When Charles Darwin put forward his theory of
evolution by natural selection, could he have imagined the enormous number of
questions that would arise from it? 150 years on, the huge volume of research on
evolution and how it works still seems to provide more questions than answers.
A little over a month ago, I was sailing into
Adelaide on HMB Endeavour,
seven weeks after leaving Fremantle. I left the ship to start a 3-year PhD, and
during my last days on board I was asked multiple times “So, why are you
starting a PhD?” As I sat at my desk, struggling to absorb an overwhelming
amount of new information about mountains, physiology, genetics and
grasshoppers, I asked myself the same question. Why was I back at university
when I could be sailing?
My research is looking into adaptations to life
in alpine environments, with a focus on grasshoppers. In Australia, true alpine
regions make up a tiny proportion of the country’s land area – 0.15% to be
precise. Mountains here aren’t very high either (our highest, Mount Kosciuszko, is
2200m), so there is not a lot of room for animals or plants to shift
up-mountain with increasing global warming.
| Feral horses or "Brumbies", one of the region's more robust species / Rachel Slatyer |
Here we have a dilemma – species
must adapt to cope with warmer temperatures or face extinction. While there is
little doubt such adaptation is possible given enough time, whether evolution
can occur at a pace equal to global warming is less clear. Finding out exactly
what features allow animals to live in the alpine environment (not the easiest
of places) is the first step in answering this big question.
| The Bogong High Plains, regenerating after 2003 wildfires / Rachel Slatyer |
Science can be a lonely road, especially at the
beginning of a new project.

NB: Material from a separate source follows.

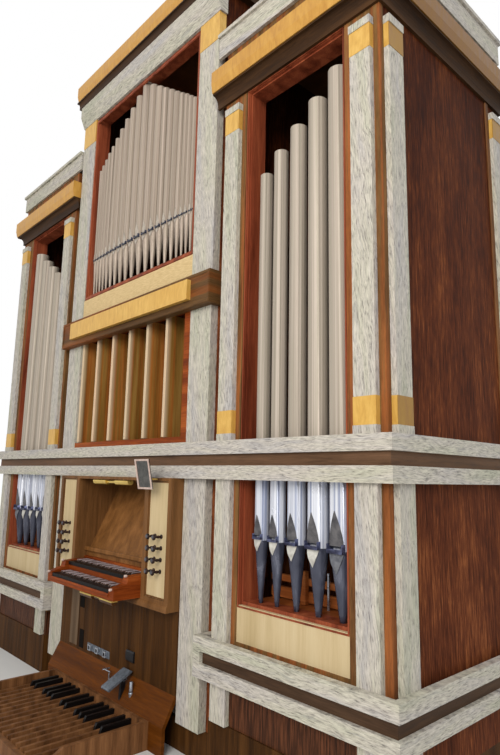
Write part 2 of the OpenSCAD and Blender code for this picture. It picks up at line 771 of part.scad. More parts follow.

Everybody is busy on their own work, writing, doing
fieldwork, preparing talks. This was a hard change after the camaraderie of the
ship. However, I was soon to be reminded how tremendously stimulating and
exciting science research can be.
Last week I was lucky enough to join a group
from a different university on a trip to Thredbo, a mountain village in the Australian Alps. At
our lodge on the first evening, we pored over a huge book covering every
Australian grasshopper species, trying to make sense of cryptic species
descriptions (“frontal costa not, or very little sulcate”?!). We studied our
specimens under the microscope and had a lengthy discussion about whether a
particular part of the body was best described as a “thin transverse plate” or “wedge-shaped”.
| Can she adapt? Chameleon grasshopper / Rachel Slatyer |
The next day, we watched tiny males locked in fierce combat, and pondered why
grasshoppers near the bottom of the mountain would jump when you disturb them,
while those at the top would bury themselves in the grass. This must surely be
an evolutionary adaptation, and I’m now curious about what would happen if you
took a grasshopper from the top of a mountain and put it near the bottom –
would it start jumping?
| Like finding a needle in a haystack: a view of Central Ramshead from a field site / Rachel Slatyer |
Hiking for two hours up a mountain to look at something
on the top and spending an hour searching for an animal that isn’t there
doesn’t feel like work. Studying in an environment that is virtually unchanged
from what it would have been a hundred or two hundred years ago, and in which
there is still such a huge amount to learn provides a sense of freedom and
discovery that is remarkably akin to being out in the open ocean on a sailing
ship…
So next time somebody asks me why I’m doing a
PhD when I could be sailing, I’ll have an answer for them.